§ **SOURCE MATERIAL**:
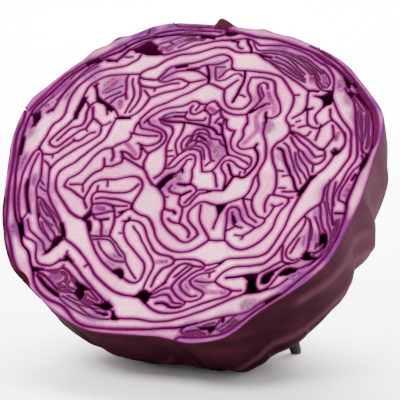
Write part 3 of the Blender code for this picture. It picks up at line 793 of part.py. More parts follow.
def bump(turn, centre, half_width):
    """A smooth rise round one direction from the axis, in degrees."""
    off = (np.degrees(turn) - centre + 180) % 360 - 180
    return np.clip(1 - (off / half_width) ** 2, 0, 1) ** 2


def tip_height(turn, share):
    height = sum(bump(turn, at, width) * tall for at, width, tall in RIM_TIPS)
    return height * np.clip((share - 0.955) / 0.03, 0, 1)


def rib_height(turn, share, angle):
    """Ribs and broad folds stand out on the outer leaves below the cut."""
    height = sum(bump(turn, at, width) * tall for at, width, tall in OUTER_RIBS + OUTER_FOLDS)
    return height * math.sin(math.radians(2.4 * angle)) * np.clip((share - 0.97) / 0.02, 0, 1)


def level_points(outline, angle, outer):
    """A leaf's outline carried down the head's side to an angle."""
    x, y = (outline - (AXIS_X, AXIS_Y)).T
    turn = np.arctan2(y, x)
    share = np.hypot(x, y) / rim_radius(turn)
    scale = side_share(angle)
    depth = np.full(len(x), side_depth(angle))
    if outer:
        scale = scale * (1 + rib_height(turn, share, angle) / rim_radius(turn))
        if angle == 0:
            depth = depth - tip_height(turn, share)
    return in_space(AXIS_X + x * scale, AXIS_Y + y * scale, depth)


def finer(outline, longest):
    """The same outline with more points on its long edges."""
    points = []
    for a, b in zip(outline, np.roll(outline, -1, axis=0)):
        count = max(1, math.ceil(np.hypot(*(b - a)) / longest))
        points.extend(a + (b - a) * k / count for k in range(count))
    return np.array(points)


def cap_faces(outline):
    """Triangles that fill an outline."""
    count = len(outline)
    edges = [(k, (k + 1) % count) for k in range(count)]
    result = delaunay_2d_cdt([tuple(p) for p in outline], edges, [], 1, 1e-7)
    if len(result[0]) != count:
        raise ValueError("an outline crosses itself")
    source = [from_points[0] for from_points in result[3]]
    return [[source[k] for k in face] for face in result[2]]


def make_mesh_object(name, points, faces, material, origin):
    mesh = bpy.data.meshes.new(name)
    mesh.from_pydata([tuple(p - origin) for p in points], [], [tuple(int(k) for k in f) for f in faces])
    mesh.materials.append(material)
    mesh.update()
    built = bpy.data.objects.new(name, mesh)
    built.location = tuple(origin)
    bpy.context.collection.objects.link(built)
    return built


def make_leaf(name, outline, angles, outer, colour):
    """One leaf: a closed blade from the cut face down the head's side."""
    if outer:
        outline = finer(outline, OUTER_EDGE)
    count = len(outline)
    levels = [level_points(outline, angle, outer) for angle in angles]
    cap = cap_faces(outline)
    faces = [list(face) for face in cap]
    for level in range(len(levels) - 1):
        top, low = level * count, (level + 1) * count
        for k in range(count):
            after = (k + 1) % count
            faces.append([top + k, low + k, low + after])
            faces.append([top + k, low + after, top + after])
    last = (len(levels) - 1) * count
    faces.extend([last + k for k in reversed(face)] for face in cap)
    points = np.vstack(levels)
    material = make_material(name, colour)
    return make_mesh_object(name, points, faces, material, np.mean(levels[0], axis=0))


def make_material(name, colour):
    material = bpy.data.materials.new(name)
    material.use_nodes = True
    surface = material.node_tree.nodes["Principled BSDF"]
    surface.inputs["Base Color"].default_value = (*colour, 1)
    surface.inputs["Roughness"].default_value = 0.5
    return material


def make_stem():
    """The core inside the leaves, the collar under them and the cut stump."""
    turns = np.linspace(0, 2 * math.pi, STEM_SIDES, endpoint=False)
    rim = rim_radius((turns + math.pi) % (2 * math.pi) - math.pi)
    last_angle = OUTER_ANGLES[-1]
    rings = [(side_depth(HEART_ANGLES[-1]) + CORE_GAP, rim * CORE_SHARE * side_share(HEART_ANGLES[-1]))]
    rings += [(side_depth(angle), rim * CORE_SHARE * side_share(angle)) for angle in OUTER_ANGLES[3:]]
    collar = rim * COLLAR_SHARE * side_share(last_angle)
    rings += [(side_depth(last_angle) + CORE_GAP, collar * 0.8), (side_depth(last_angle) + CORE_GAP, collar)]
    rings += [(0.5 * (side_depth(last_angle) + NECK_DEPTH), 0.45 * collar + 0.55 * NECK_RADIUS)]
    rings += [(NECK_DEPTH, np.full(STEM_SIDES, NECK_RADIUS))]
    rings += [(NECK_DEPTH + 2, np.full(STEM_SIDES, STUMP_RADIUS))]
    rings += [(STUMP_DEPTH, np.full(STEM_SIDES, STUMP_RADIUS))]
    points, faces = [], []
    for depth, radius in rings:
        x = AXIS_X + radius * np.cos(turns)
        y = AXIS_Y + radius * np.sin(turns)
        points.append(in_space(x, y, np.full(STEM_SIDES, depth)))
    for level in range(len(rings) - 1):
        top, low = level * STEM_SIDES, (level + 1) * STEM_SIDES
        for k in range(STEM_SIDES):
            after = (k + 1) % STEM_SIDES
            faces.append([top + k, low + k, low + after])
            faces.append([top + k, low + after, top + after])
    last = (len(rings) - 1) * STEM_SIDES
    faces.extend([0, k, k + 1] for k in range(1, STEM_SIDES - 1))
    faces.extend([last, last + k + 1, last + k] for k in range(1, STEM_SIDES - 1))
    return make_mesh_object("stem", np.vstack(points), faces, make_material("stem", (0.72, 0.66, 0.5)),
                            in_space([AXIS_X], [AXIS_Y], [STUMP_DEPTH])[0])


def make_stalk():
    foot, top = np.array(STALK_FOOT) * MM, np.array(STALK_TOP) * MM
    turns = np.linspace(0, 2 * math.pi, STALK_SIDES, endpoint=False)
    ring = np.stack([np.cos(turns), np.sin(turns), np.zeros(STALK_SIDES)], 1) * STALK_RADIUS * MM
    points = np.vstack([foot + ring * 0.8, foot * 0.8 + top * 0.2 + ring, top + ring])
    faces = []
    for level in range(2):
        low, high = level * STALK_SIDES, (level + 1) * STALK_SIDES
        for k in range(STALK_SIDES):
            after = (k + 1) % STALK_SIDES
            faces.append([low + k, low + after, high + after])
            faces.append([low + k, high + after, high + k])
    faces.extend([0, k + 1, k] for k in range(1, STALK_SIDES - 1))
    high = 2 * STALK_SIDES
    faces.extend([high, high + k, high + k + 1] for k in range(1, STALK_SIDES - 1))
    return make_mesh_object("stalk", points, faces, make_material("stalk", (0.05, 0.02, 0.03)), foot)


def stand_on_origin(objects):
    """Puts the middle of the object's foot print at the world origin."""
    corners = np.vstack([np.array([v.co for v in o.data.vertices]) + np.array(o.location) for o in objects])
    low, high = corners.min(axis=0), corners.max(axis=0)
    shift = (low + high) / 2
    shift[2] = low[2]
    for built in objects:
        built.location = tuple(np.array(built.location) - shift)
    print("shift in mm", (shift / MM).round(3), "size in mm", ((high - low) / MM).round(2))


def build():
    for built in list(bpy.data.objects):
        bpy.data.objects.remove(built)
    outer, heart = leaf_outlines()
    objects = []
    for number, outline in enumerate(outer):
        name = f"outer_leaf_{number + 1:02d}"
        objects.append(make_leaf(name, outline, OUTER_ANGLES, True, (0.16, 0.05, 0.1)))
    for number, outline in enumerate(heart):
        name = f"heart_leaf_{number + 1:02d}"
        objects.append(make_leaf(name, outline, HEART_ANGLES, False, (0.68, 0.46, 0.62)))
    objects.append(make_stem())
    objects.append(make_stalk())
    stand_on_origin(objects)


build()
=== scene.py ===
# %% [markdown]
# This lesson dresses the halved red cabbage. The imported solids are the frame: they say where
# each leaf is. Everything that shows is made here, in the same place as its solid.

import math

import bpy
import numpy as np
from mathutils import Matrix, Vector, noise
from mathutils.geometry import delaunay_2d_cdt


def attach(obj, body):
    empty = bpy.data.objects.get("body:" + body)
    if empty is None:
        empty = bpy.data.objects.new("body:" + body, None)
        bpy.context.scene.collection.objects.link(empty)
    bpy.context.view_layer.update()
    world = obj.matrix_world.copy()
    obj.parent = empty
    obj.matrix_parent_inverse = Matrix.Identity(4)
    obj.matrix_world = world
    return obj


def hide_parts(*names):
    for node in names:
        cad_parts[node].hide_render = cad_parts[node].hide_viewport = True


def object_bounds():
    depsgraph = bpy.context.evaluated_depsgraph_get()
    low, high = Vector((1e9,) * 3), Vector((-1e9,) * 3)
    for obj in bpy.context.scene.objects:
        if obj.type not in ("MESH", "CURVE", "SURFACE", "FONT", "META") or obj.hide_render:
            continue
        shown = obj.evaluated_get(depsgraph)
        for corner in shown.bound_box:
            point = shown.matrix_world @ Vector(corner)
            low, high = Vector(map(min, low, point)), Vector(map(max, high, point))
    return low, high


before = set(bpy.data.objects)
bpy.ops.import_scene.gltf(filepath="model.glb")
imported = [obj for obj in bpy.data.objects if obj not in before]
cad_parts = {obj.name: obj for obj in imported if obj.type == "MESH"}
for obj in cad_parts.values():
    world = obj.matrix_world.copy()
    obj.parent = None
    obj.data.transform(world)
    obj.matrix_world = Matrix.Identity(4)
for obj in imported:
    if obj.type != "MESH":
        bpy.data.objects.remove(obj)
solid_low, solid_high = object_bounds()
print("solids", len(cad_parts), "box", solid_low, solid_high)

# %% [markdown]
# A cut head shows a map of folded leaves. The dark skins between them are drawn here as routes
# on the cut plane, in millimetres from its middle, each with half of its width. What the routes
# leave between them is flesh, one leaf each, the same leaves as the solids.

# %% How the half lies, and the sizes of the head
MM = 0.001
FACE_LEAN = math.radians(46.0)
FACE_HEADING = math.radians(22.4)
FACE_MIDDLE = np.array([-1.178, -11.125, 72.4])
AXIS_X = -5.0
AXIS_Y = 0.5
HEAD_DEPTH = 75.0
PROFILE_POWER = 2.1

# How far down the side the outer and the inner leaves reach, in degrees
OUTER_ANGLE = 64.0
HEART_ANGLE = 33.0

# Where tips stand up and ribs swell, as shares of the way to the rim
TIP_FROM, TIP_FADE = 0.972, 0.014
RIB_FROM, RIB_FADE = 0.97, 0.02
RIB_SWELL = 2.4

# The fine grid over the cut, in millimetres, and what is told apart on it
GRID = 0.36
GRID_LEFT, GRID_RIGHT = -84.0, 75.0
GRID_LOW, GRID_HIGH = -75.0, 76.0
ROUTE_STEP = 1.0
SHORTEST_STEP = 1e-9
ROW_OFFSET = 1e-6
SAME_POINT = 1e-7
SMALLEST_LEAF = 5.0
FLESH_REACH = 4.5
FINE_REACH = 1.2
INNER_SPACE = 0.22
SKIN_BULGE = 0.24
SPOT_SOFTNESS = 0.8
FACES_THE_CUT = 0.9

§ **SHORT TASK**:
Begin at the line that has "corners = np.vstack([np.array([v.co", stop after the line that has "for corner in", and repeat exactly those lines, nothing more.

§ **RESPONSE TO THIS TASK**:
    corners = np.vstack([np.array([v.co for v in o.data.vertices]) + np.array(o.location) for o in objects])
    low, high = corners.min(axis=0), corners.max(axis=0)
    shift = (low + high) / 2
    shift[2] = low[2]
    for built in objects:
        built.location = tuple(np.array(built.location) - shift)
    print("shift in mm", (shift / MM).round(3), "size in mm", ((high - low) / MM).round(2))


def build():
    for built in list(bpy.data.objects):
        bpy.data.objects.remove(built)
    outer, heart = leaf_outlines()
    objects = []
    for number, outline in enumerate(outer):
        name = f"outer_leaf_{number + 1:02d}"
        objects.append(make_leaf(name, outline, OUTER_ANGLES, True, (0.16, 0.05, 0.1)))
    for number, outline in enumerate(heart):
        name = f"heart_leaf_{number + 1:02d}"
        objects.append(make_leaf(name, outline, HEART_ANGLES, False, (0.68, 0.46, 0.62)))
    objects.append(make_stem())
    objects.append(make_stalk())
    stand_on_origin(objects)


build()
=== scene.py ===
# %% [markdown]
# This lesson dresses the halved red cabbage. The imported solids are the frame: they say where
# each leaf is. Everything that shows is made here, in the same place as its solid.

import math

import bpy
import numpy as np
from mathutils import Matrix, Vector, noise
from mathutils.geometry import delaunay_2d_cdt


def attach(obj, body):
    empty = bpy.data.objects.get("body:" + body)
    if empty is None:
        empty = bpy.data.objects.new("body:" + body, None)
        bpy.context.scene.collection.objects.link(empty)
    bpy.context.view_layer.update()
    world = obj.matrix_world.copy()
    obj.parent = empty
    obj.matrix_parent_inverse = Matrix.Identity(4)
    obj.matrix_world = world
    return obj


def hide_parts(*names):
    for node in names:
        cad_parts[node].hide_render = cad_parts[node].hide_viewport = True


def object_bounds():
    depsgraph = bpy.context.evaluated_depsgraph_get()
    low, high = Vector((1e9,) * 3), Vector((-1e9,) * 3)
    for obj in bpy.context.scene.objects:
        if obj.type not in ("MESH", "CURVE", "SURFACE", "FONT", "META") or obj.hide_render:
            continue
        shown = obj.evaluated_get(depsgraph)
        for corner in shown.bound_box:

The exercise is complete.